Africa Under Threat Of Highly Polluted Fuel From Europe: Report

European companies are exporting highly polluted, high-sulphur diesel to African countries according to a report published by a Swiss non-governmental organisation, Public Eye.

Les négociants profitent des faibles standards pour vendre des carburants toxiques. Notre rapport: http://ow.ly/4Epq303WPiI 

The report dubbed dirty diesel indicates that commodity-trading firms in Switzerland have been taking advantage of weak fuel standards in Africa to produce, deliver and sell diesel and gasoline.

If left unchanged their practices will kill more and more people across the continent

The fuel which contains high levels of sulphur as well as other toxic substances is said to have an impact on peoples health.

“By selling such fuels at the pump in Africa, the traders increase outdoor air pollution, causing respiratory disease and premature death,” read an excerpt from the report.

The report further insinuates that West African countries are highly targeted because of the lack of refining capacity to produce enough gasoline and diesel for their own consumption.

Diesel samples were collected from eight countries Angola, Benin, Republic of Congo, Ghana, Ivory Coast, Mali, Senegal and Zambia.

The trading companies sampled were Trafigura, Vitol, Addax & Oryx Group and Lynx Energy.

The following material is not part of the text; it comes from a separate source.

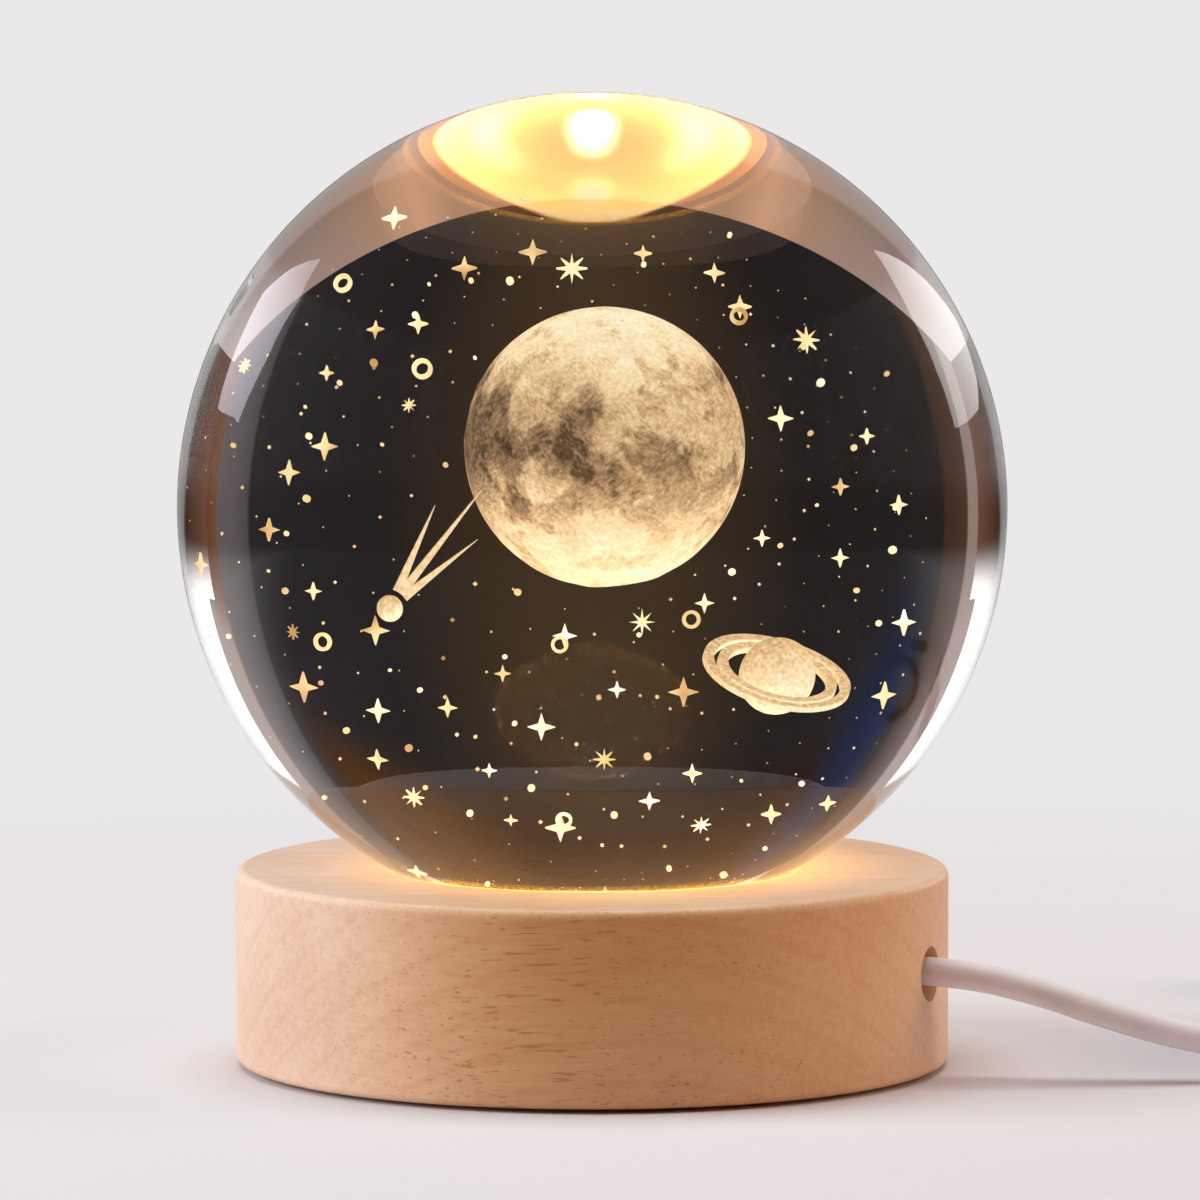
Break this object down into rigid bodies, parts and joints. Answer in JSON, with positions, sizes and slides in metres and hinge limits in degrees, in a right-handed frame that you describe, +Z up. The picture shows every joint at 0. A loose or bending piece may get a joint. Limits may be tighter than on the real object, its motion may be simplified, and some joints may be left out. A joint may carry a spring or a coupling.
{
  "type": "crystal ball lamp",
  "caption": "Clear crystal ball with a glowing moon and stars engraved inside, on a round wooden LED base with a cable, an inline push switch and a plug.",
  "frame": {"origin": "centre of the lamp's footprint on the table, at the bottom of the foot pad", "axes": "+Z up through the base and the ball, +X towards the side where the cable leaves, -Y to the front"},
  "size_m": [0.169, 0.0998, 0.094],
  "materials": {
    "wood": "sanded and clear oiled",
    "pad_foam": "fine closed-cell foam",
    "spacer_foam": "closed-cell foam",
    "board": "white solder mask",
    "led_package": "moulded",
    "led_window": "lit phosphor",
    "resistor": "moulded",
    "solder": "shiny solder",
    "core_wire": "insulated wire",
    "tie": "moulded nylon",
    "strap": "woven nylon",
    "crystal": "polished optical crystal",
    "moon_engraving": "engraved, lit from below",
    "engraving": "engraved, lit from below",
    "star_engraving": "engraved, lit from below",
    "cable": "satin sleeve",
    "switch_shell": "moulded",
    "button": "moulded",
    "switch_core": "moulded",
    "terminal": "stamped",
    "plug_grip": "moulded",
    "plug_shell": "folded sheet",
    "plug_tongue": "moulded",
    "plug_contact": "gilt"
  },
  "bodies": {
    "base": {"wooden_base": "wood", "foot_pad": "pad_foam", "board_spacer": "spacer_foam", "led_board": "board", "led_bodies": "led_package", "led_windows": "led_window", "chip_resistors": "resistor", "solder_joints": "solder", "core_wires": "core_wire", "cable_tie": "tie", "cable_lead": "cable", "cable_coil": "cable", "coil_strap": "strap", "switch_lead": "cable", "plug_lead": "cable", "switch_lower_shell": "switch_shell", "switch_upper_shell": "switch_shell", "switch_core": "switch_core", "switch_terminals": "terminal", "switch_wires": "core_wire", "plug_grip": "plug_grip", "plug_shell": "plug_shell", "plug_tongue": "plug_tongue", "plug_contacts": "plug_contact"},
    "ball": {"crystal_ball": "crystal", "engraved_moon": "moon_engraving", "engraved_planet": "engraving", "engraved_comet": "engraving", "engraved_stars": "star_engraving", "engraved_dots": "star_engraving"},
    "button": {"switch_button": "button"}
  },
  "joints": [
    {"name": "ball_lift", "type": "slide", "parent": "base", "child": "ball", "axis": [0, 0, 1], "range_m": [0, 0.02]},
    {"name": "switch_press", "type": "slide", "parent": "base", "child": "button", "axis": [0, 0, -1], "range_m": [0, 0.0012], "stiffness_N_per_m": 500, "springref_m": -0.001}
  ]
}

The report called on African governments to act and set stringent fuel quality standards.

“Africa could prevent 25,000 premature deaths in 2030 and almost 100,000 premature deaths in 2050…They have the chance to protect the health of their urban population, reduce car maintenance costs, and spend their health budgets on other pressing health issues.”

In regards to Swiss trading companies exploiting weak fuel standards in Africa, the Public Eye has called on such firms to curb this practice.

“If left unchanged their practices will kill more and more people across the continent.”

According to reports, three of the companies mentioned in the findings have responded to the allegations and stated that they meet the regulatory requirements of the market.